As usual, the arsenal of weapons and gadgets rock. The bigger, modernized list of primary and secondary weapons and projectiles generously provides players with their own personalized means of approaching each level. Additions such as the MTAR-21 micro-assault rifle, combined with the point-based currency system, makes weapon obtaining more exploratory and, in a geeky gun-loving kind of way, rewarding.
What other weapons are ready for your desire? Primaries include the AS9, G36C, M2249SPW, SR4-CQB, M73E, Mag 7, MP5/10, MP7-50, O12W, P90TR, RP-90M1, SA58, SPAS 15, Super 90, UI00MK3, UMP-9, and the USAS-12. Secondaries include 92FS, 5-7, GC69A, and the MEV (SOC) 45. You'll also get a hold of various grenades from smoke to frag to stun, as well as Claymores, Hammers, and more.
Ubisoft has tried to add more personality into each character, meaning they should be more interesting or at least slightly funny to listen to. Gong. Unfortunately, the characters are suffer from a distinct lack of personality, each issuing quips that aren't funny or all that interesting, even if you're sympathetic to the cause.
Adding to the frustration, to create tension and a sense of "team," neglected squad mates remind us they're still there by saying things like, "awaiting orders " in deep sighs of impatience. If anything, this makes the team members more annoying than before. I just wanted to turn their voices off altogether.
Online
When it comes to the online component, Rainbow Six Lockdown should shine. The newly implemented Persistent Elite Creation (PEC) mode for the Xbox creates a great opportunity to build up their players using an RPG-like point system for both skills and the addition of super powerful weapons. PEC mode is a terrific idea and in our online sessions we were soon obsessed with tinkering without character's equipments and spending points after every match. The beauty of a persistent character is that players are rewarded for participation which somewhat alleviates the problem of rank whores dropping matches simply because they are going to lose.
In the online test runs we've been part of the system seems to work well enough, but the proof is in the pudding. Meaning, that only after several weeks of playing the game online and with a love community will we know for sure how it turns out. What I can say now is that the game still runs at least as well as Rainbow Six: Black Arrow online, and for fans of the series the new wheelbarrow of online maps should roust your old online fervor.
Gameplay wise, the multiplayer feels like it has strayed a little from its roots. With increased amounts of tracer fire, charcters that take more damage and the spectator mode that kicks in after death this game feels a whole lot more like an arcade shooter than a tactical squad based experience. Hopefully the next Rainbow Six installment will keep PEC Mode but return to the gameplay we enjoyed in previous installments.
On the PS2, players receive a different set of online features instead of the PEC mode. The new Rivalry Mode enables players to fight against mercenaries in team-based, objective-driven scenarios. The modes provide as good as experience as can be had on PS2 online using Ubisoft's online system. If your connections are good, there is at least a good few hours of online play to justify the experience.
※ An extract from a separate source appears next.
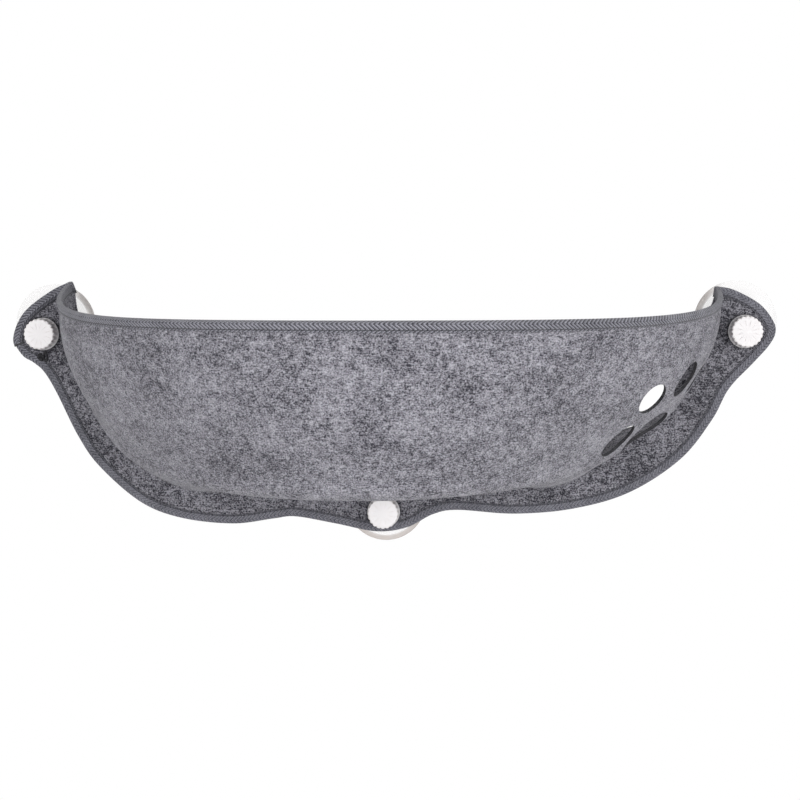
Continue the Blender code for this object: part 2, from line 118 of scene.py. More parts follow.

We can't help but feel that the game has gone from an extremely addictive squad shooter that took up hours of our life to a retread that fails to surpass its predecessors.
Graphics
If Rainbow Six 3 and Black Arrow took the series on Xbox to the game's graphic heights, Lockdown is a step down in graphic appeal, from animations to character movement. The Rainbow team does look different. There is more detail on your outfits, and the characters show more distinct facial appearances. And you get a brand new interface on the menus and weapon screens, all topped off with a neat Metroid Prime-style visor that cracks and shatters as your health is whittled away. But when you see the team run across the floor, you have to wonder who OK'ed the motion capture for these characters? You have to wonder who stuck the extra heavy bricks in their boots to make them run like cleft-foot idiots? Who said it was OK to half-skate, half stutter across a flat, non-icy concrete surface?
If the character movement isn't clunky enough for you, the accompanying animations will hammer the point home without giving you a chance to catch your breath. At least the ragdoll physics don't disappoint. They work well to show off how dead people flail, flop, and tumble when blown across a level and hammered into a brick wall. Again, it seems for every interesting new implementation, there is at least one or more basic graphic elements that step backward. Overall, the graphics are disappointing.
Sound
So, I'll skip over the point I already made about the Rainbow AI team sounding more annoying than they should be and comment on the non-voice sound effects. The long laundry list of effective sounds used in Rainbow Six Lockdown to create tension, fear, and anxiety does the job that sound effects should do. Creaky wooden planks in one missions, an abundance of flies in a weird farm room in another level, the simple ticking of a clock, all these effects break up the silence to distract and surprise gamers who are already on pins and needles.
You won't hear music for most of the levels, but atmospheric music does rise when you reach certain breaks in the action, whether it's finishing off a level, nearing strangely bloody rooms, or enter a new location.